カリオストロの城』を意識したというだけあって、悪漢に追われるヒロインを偶然助けた主人公が大事件に巻き込まれるという冒険活劇の王道とも言える展開は観ていてワクワクしますし、
空間を最大限利用したダイナミックなアクションなど見応えのあるシーンも各所に用意されておりクライマックスまでテンポよく進んで行きます。
 
起承転結が確りしている上、「少数民族の弾圧」・「領土問題」といったテーマを『ハガレン』の世界観に違和感無く落とし込んだのは実に見事。

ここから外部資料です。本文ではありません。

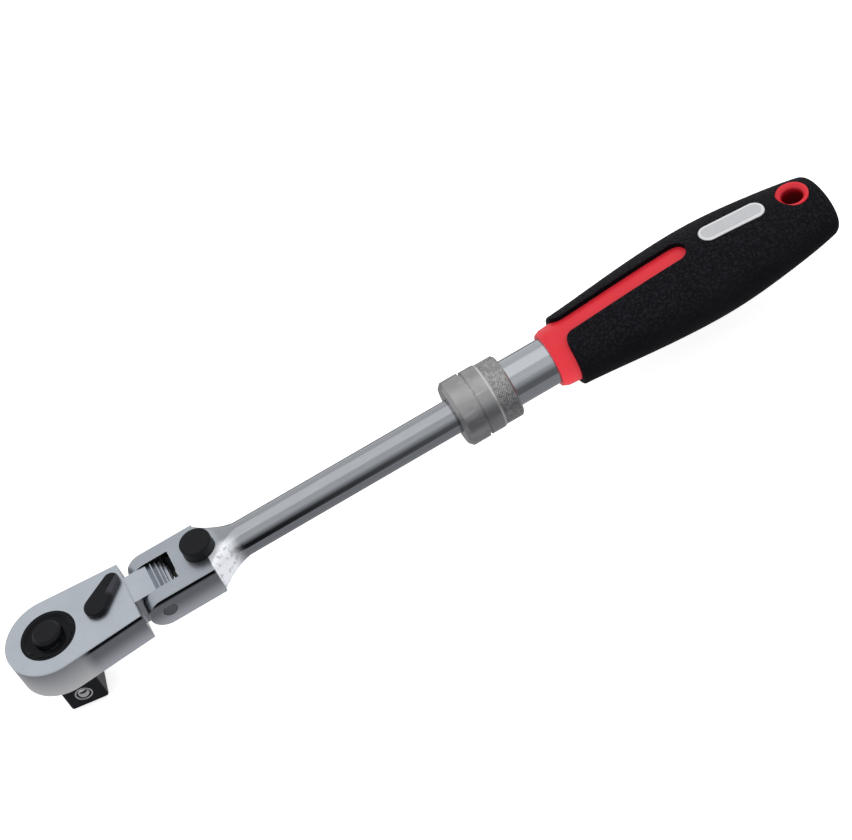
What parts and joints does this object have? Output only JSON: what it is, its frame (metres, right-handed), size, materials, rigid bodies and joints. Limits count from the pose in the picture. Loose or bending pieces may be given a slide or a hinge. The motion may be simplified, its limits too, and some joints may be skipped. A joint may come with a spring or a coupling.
{
  "type": "telescoping flex-head ratchet bar",
  "caption": "Half-inch square drive ratchet on a locking pivoting head, with a bar that telescopes into a chromed tube and a shaped two-tone handle.",
  "frame": {"origin": "on the drive square's axis, at the mid height of the ratchet head", "axes": "+X from the head along the bar to the handle, +Z out of the face with the reversing lever, opposite to the drive square"},
  "size_m": [0.2965, 0.0335, 0.0394],
  "materials": {
    "satin_chrome": "satin nickel-chrome plate on forged steel",
    "polished_chrome": "bright polished chrome plate",
    "brushed_collar": "turned, satin plated steel",
    "black_steel": "glossy black oxide and oil on steel",
    "black_knob": "satin black steel push button",
    "plain_steel": "plain machined steel",
    "bearing_steel": "ground bearing steel",
    "spring_steel": "drawn spring wire",
    "seal_rubber": "black nitrile rubber",
    "black_grip": "grained soft-touch black overmould",
    "red_core": "smooth red moulding, slightly glossy",
    "grey_plate": "blank grey plate, satin"
  },
  "bodies": {
    "handle": {"outer_tube": "polished_chrome", "lock_sleeve": "polished_chrome", "spring_clip": "plain_steel", "collar_spring": "spring_steel", "tube_plug": "plain_steel", "tube_pin": "plain_steel", "end_bumper": "seal_rubber", "handle_core": "red_core", "handle_grip": "black_grip", "name_plate": "grey_plate", "hanging_eyelet": "red_core"},
    "bar": {"yoke_bar": "satin_chrome", "hinge_pin": "satin_chrome", "bar_stop_ring": "plain_steel", "bar_stop_screw": "plain_steel", "lock_spring": "spring_steel"},
    "head": {"head_housing": "satin_chrome", "cover_plate": "satin_chrome", "cover_screws": "plain_steel", "hub_seal": "seal_rubber"},
    "drive": {"drive_gear": "black_steel", "release_spring": "spring_steel"},
    "release": {"release_button": "black_steel", "release_pin": "plain_steel"},
    "ball": {"socket_ball": "bearing_steel"},
    "lever": {"reversing_lever": "black_steel", "lever_detent_ball": "bearing_steel", "lever_detent_spring": "spring_steel"},
    "pawl": {"reversing_pawl": "plain_steel"},
    "knob": {"lock_button": "black_knob"},
    "plunger": {"lock_plunger": "plain_steel"},
    "collar": {"lock_collar": "brushed_collar", "collar_end_ring": "brushed_collar"},
    "near_ball": {"lock_ball_near": "bearing_steel"},
    "far_ball": {"lock_ball_far": "bearing_steel"}
  },
  "joints": [
    {"name": "bar_slide", "type": "slide", "parent": "handle", "child": "bar", "axis": [-1, 0, 0], "range_m": [0, 0.09]},
    {"name": "head_flex", "type": "hinge", "parent": "bar", "child": "head", "pos_m": [0.0366, 0, 0], "axis": [0, 1, 0], "range_deg": [-90, 90]},
    {"name": "drive_turn", "type": "hinge", "parent": "head", "child": "drive", "pos_m": [0, 0, 0], "axis": [0, 0, 1], "continuous": true},
    {"name": "release_push", "type": "slide", "parent": "drive", "child": "release", "axis": [0, 0, -1], "range_m": [0, 0.0025], "stiffness_N_per_m": 600, "springref_m": -0.004, "deforming": ["release_spring"]},
    {"name": "socket_ball_in", "type": "slide", "parent": "drive", "child": "ball", "axis": [0.1736, 0.9848, 0], "range_m": [0, 0.0008]},
    {"name": "lever_turn", "type": "hinge", "parent": "head", "child": "lever", "pos_m": [0.0176, 0, 0], "axis": [0, 0, 1], "range_deg": [-80, 0]},
    {"name": "pawl_rock", "type": "hinge", "parent": "head", "child": "pawl", "pos_m": [0.0176, 0, 0], "axis": [0, 0, 1], "range_deg": [0, 6]},
    {"name": "lock_press", "type": "slide", "parent": "bar", "child": "knob", "axis": [0, 0, 1], "range_m": [0, 0.0015], "stiffness_N_per_m": 900, "springref_m": 0.0035, "deforming": ["lock_spring"]},
    {"name": "plunger_slide", "type": "slide", "parent": "bar", "child": "plunger", "axis": [-1, 0, 0], "range_m": [0, 0.00101]},
    {"name": "collar_slide", "type": "slide", "parent": "handle", "child": "collar", "axis": [-1, 0, 0], "range_m": [0, 0.003], "stiffness_N_per_m": 900, "springref_m": 0.006, "deforming": ["collar_spring"]},
    {"name": "near_ball_in", "type": "slide", "parent": "handle", "child": "near_ball", "axis": [0, 1, 0], "range_m": [0, 0.0009]},
    {"name": "far_ball_in", "type": "slide", "parent": "handle", "child": "far_ball", "axis": [0, -1, 0], "range_m": [0, 0.0009]}
  ],
  "couplings": [
    {"joint": "socket_ball_in", "follows": "release_push", "ratio": 0.32},
    {"joint": "pawl_rock", "follows": "lever_turn", "ratio": -0.075},
    {"joint": "plunger_slide", "follows": "lock_press", "ratio": 0.6667},
    {"joint": "near_ball_in", "follows": "collar_slide", "ratio": 0.3},
    {"joint": "far_ball_in", "follows": "collar_slide", "ratio": 0.3}
  ]
}
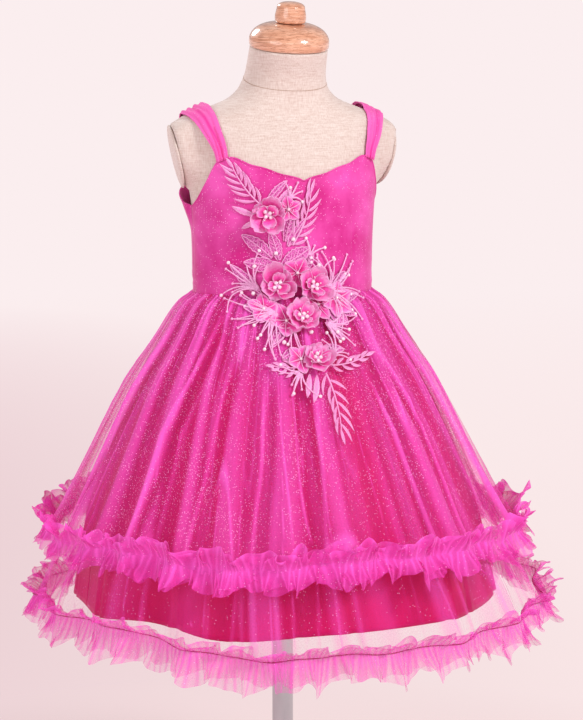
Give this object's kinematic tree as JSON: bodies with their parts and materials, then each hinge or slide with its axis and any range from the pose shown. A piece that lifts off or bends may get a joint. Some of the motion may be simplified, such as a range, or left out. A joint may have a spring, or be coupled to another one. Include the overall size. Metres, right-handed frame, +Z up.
{
  "type": "toddler party dress on a dress form",
  "caption": "Sleeveless child's party dress with frilled tulle skirts and a flower applique, worn by a padded linen dress form on a pole and round foot.",
  "frame": {"origin": "centre of the round foot's underside, on the pole's axis", "axes": "+Z up along the pole, the dress front faces -Y, +X to the viewer's right"},
  "size_m": [0.5535, 0.5485, 0.9043],
  "materials": {
    "satin": "smooth glitter-flecked satin under fine net",
    "tulle": "sheer glitter tulle",
    "lining": "plain satin lining",
    "frill": "ruched soft tulle",
    "lace": "embroidered lace with a silky thread",
    "petal": "organza petals with corded edges",
    "linen": "plain woven linen",
    "wood": "varnished beech",
    "chrome": "polished",
    "enamel": "satin enamel"
  },
  "bodies": {
    "root": {"form_torso": "linen", "arm_plate_left": "linen", "arm_plate_right": "linen", "neck_cap": "wood", "cap_knob": "wood", "pole_flange": "wood", "pole": "chrome", "pole_collar": "chrome", "base_plate": "enamel", "bodice_front": "satin", "bodice_back_left": "satin", "bodice_back_right": "satin", "zip_pull": "satin", "strap_left": "tulle", "strap_right": "tulle", "tulle_lower_front": "tulle", "tulle_lower_back": "tulle", "tulle_upper_front": "tulle", "tulle_upper_back": "tulle", "lining_front": "lining", "lining_back": "lining", "frill_lower_front": "frill", "frill_lower_back": "frill", "frill_upper_front": "frill", "frill_upper_back": "frill", "leaf_breast_low": "lace", "leaf_breast_side": "lace", "leaf_waist_upper": "lace", "leaf_waist_left": "lace", "leaf_skirt_right": "lace", "frond_strap": "lace", "frond_breast": "lace", "frond_low_left": "lace", "frond_low_right": "lace", "frond_hemward": "lace", "spray_left": "lace", "spray_right": "lace", "spray_low_left": "lace", "spray_low_right": "lace", "flower_breast": "petal", "flower_waist_left": "petal", "flower_waist_right": "petal", "flower_middle": "petal", "flower_low": "petal"}
  },
  "joints": []
}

シリーズテーマである「命の尊さ」や「兄弟の絆」といった要素も確り押さえている点も評価出来ます。
 
がしかし。
後半の裏切りと策謀が交錯するどんでん返しの連続は聊か強引で、
私は思わず
「何人兄貴居んだよ!!」
とツッコミを入れてしまいました(苦笑)。
更に言えばスケキヨ(笑)のデザインが突飛で1人だけ別アニメになっていたり、威風堂々乗り込んだ大佐が一度も指パッチンせずに終わってしまうなど詰めの甘さも感じます。
絵柄に関しても新旧シリーズどちらとも違う「美しさ」より「勢い」を重視したデザインのため癖が強く好き嫌いが分かれそうな気がします。
 
そういった難点もあって完璧とは言えませんが、
禁忌を犯したエドだからこそ言える重く熱い名台詞の数々や、遂にモテ期が到来したアルのロマンスなどなど、
映画としての見所は非常に多く、エンターテイメント要素もきっちり内包しているので過度な期待を持たなければ十分に楽しめる筈です。
 テーマがテーマだけに終盤ドロドロな展開もあって結構エグイのですが、最後はちゃんハッピーエンドなので結果オーライ。
作品のイメージを尊重し制作された主題歌『GOOD LUCK MY WAY』の出来も相まって観賞後清々しい余韻を残してくれる良く出来た娯楽映画だと私は感じました。